Вот и самое последнее письмо: «Годы идут, всё ближе перспектива загробного рая. Правда, в моих мемуарах будет глава: письма из загробного мира. Это будет самым веселым куском книги!» И уже в самом конце: «У меня, конечно, трагедия. Собралось столько материалов и мыслей, что они рвутся наружу, а я погибаю в пучине всё новых нахлынувших идей, но теперь я наконец поставлю точку и начну подводить итоги».
Поток идей прервался 8 декабря 1993 года в Берлине: точку поставила смерть, и подводить итоги стало некому.
Все же попробую. Две трети своей жизни Маэстро был подданным СССР — искусственного образования, вероятно, самого искусственного в новейшей истории, которое, несмотря на политическую несостоятельность, а может быть, и благодаря этому, породило больше человеческих типов, чем какая-либо страна в Европе, за исключением разве что Австро-Венгерской империи. Если считать, разумеется, Советский Союз полностью европейской страной.
Кем же был Кобленц? Хотя он родился и всю жизнь прожил в Риге и латышский язык знал в совершенстве, латышом он, конечно, не был. Более всего в жизни говорил по-русски, прекрасно знал русскую литературу и культуру, но не был он, разумеется, и русским. Несмотря на немецкую гимназию, превосходный немецкий и переезд в Берлин в самые последние годы, он не был, конечно, и немцем.
Еврей по крови, у которого мать и сестры погибли в гетто, он не был и вполне евреем, так как и вопросы религии, и вопросы, связанные с тем, что обычно называют национальным самосознанием, не были ему близки.

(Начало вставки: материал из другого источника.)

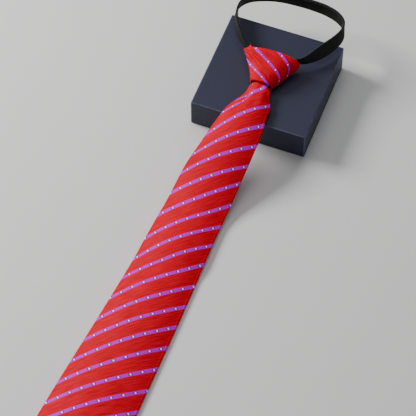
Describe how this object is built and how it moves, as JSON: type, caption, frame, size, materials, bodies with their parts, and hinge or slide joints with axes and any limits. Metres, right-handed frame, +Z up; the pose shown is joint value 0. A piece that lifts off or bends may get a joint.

Большая часть жизни Маэстро прошла в Советском Союзе. Для того чтобы нормально функционировать в этой стране, он должен был носить маску, как и многие в те времена, которую желательно было не снимать даже на ночь, дабы не войти в постоянный конфликт с самим собой. В этом случае, правда, маска могла срастись с лицом, и уже непросто было отделить одно от другого. Заказанные Кобленцу воспоминания о Тале для «New in Chess» были пронизаны советскими терминами, понятиями, именами людей, известными только в СССР, настолько, что от проекта скрепя сердце пришлось отказаться: комментарии и сноски превысили бы размеры самой статьи. Я думаю, что не всё в абзацах его книг, посвященных расцвету шахмат в советской Латвии, написано по обязанности. Мне не кажется также, что описание первого чемпионата Латвийской советской республики, проходившего в залитом светом хрустальных люстр зеркальном зале бывшей рижской биржи, неискренно, а слова «шахматы в нашей республике теперь из хобби одиночек превратятся в подлинно массовую игру, займут почетное место в культурной жизни» были только данью общепринятому шаблону. Наконец, он сам, его социальное и общественное положение, его имя, известное на родине каждому, очевидно, не могли бы стать таковыми в случае гипотетического, разумеется, варианта, что Латвия пошла бы в свое время по пути Финляндии или, скажем, Норвегии. Но при всем при том Маэстро не был и не мог быть, конечно, советским человеком.